Fairly non description in architecture, the schools walls were painted a light lilac and tulip red with vibrant ocean blue doors reflecting the sunlight, keeping the court yard and walkways cool.

There were about five girls sitting outside together. Some covered in black head scarves, others with ponytails, and one in a long teal dress. Smiles shyly glanced up as we continued to follow a small yet powerful woman, the school director, out the back gate on a winding dirt path with the backpacks we had for the children still hanging on our arms. A small woman with a warm smile, the director of the school, took us to the sports fields where she told us to leave our stuff and the backpacks on the ground.

Some young boys in shorts and colorful t-shirts joined us and we learned the students were all middle school aged. The twenty students all seemed timid, but were eager to play. As the groups split between soccer and basket ball, I could feel myself closing down. How will I connect with theses girls playing basket ball? I don’t know how to play, no one is explaining, and this doesn’t seem very relational. I could feel my energy drop and my anxiety rise as my hopes of relationships seemed dashed.

Part way through the teams switched people. We decided to start a group so students could make bracelets since Kasey brought supplies, and I did not seem to be the only one eager to do something other than sports. There were letter beads and colored beads. I tried to explain to the girls they could take five to ten of each type of bead hopefully at first but soon it was obvious they didn’t speak English and my Arabic consists of being able to say yes, no, and thank you. For a brief moment I was eager to try French–that’s normal in Morocco, and I’m terrible at it, but it’s a start. I quickly found out though that they didn’t speak much French either.

Our communication was limited to charades.

As I awkwardly tried to explain what they could do with the beads, I felt as if this part of the trip was hopeless. How can we make an impact if we can’t communicate? We all nervously laughed as they assembled their bracelets and Kasy, and I took turns trying to tie them.

Before long it was time to distribute the backpacks. We went back into the school where a decadent display of Moroccan sweets and drinks sat on a table. The school members pushed food to us, telling us to eat more. Looking around at my classmates I couldn’t help but feel guilty. We had come to help them and serve them, but here they are giving us a feast of sweets. It was a beautiful gift.

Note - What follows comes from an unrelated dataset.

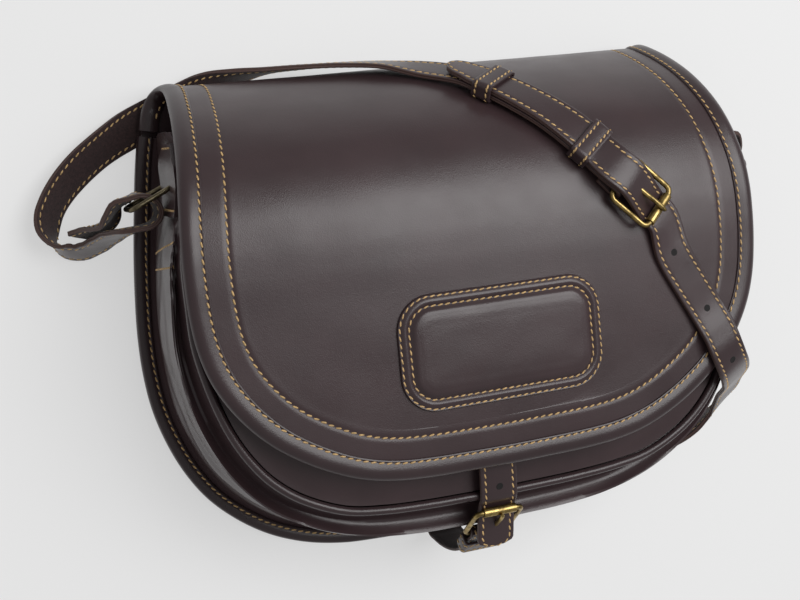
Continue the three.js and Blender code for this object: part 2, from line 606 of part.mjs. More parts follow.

The students revived their backpacks with smiles on their faces and then the school representatives took turns giving speeches. These were translated from and to English, French, and Arabic. The interconnectedness of cultures was refreshing especially despite the inconvenience of language.

Too quickly we had to leave, spending over fifteen minutes saying goodbyes. People were being pulled into pictures and if you moved around you were sure to photobomb someone’s picture. I got my picture with the beading girls and then we exchanged hugs and kisses goodbye.

Humility: felt through their gracious friendship and in every hug, then the extra squeeze saying thank you when words would not come across.